Realite de bunu gerektirir. Mahkemenin hükmü olmadan kimseye ceza veya kısas uygulanamaz. Mahkeme, hasımların kendisi olamaz. Çünkü hasımlar yansız davranamaz. Adaleti yansız mahkeme sağlar. Mahkemeyi de ancak devlet kurar. Ama bir saldırı vukuunda adamın, kendisini öldürmek isteyeni öldürmesi nefsi müdafaadır. Nefsi savunma meşru bir haktır. 
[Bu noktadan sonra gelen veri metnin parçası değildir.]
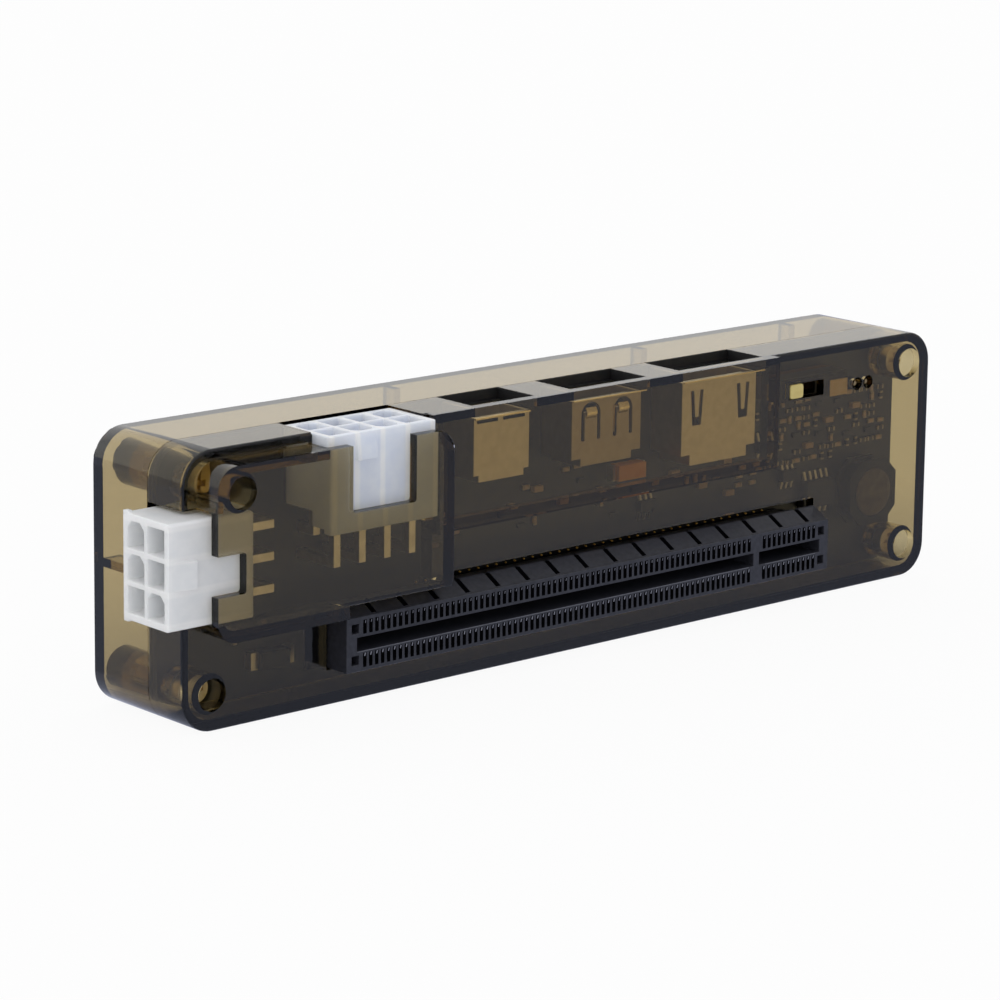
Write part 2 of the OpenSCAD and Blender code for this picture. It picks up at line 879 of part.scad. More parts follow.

Müslümanlara karşı terör yapan devletlere misliyle mukabele elbette yapılabilir ama asla haksızlar, suçsuzlar öldürülemez. Çünkü Kur'ân: "Haksız yere Allah'ın yasakladığı canı öldürmeyiniz" buyurmaktadır. Devletin yaptığından, sokaktaki bireyler sorumlu değildir. Karşılıklı mukabele, ancak o kötülüğü yapmış olan bireylerin kendisine yapılır, yoksa karşı devletten biri bizim soydaşımızın evini yaktı diye biz de gidip herhangi bir Alman'ın evini yakarsak suç işlemiş oluruz. Çünkü bir Alman'ın yaptığından bütün Almanlar sorumlu değildir. Sorumlu olan, sadece suçu işleyendir. Kur'ân: "Hiç kimse başkasının suçunu yüklenmez", “Ne baba çocuğunun suçundan sorumludur, ne de çocuk babasının suçundan.” buyurmaktadır. Yine Kur'ân Allah'ın kullarını: "Onlar, Allah'ın yanında başka tanrı tutup ona yalvarmazlar. Allah'ın haram kıldığı cana haksız yere kıymazlar." (Furkan: 68) şeklinde nitelendirmektedir.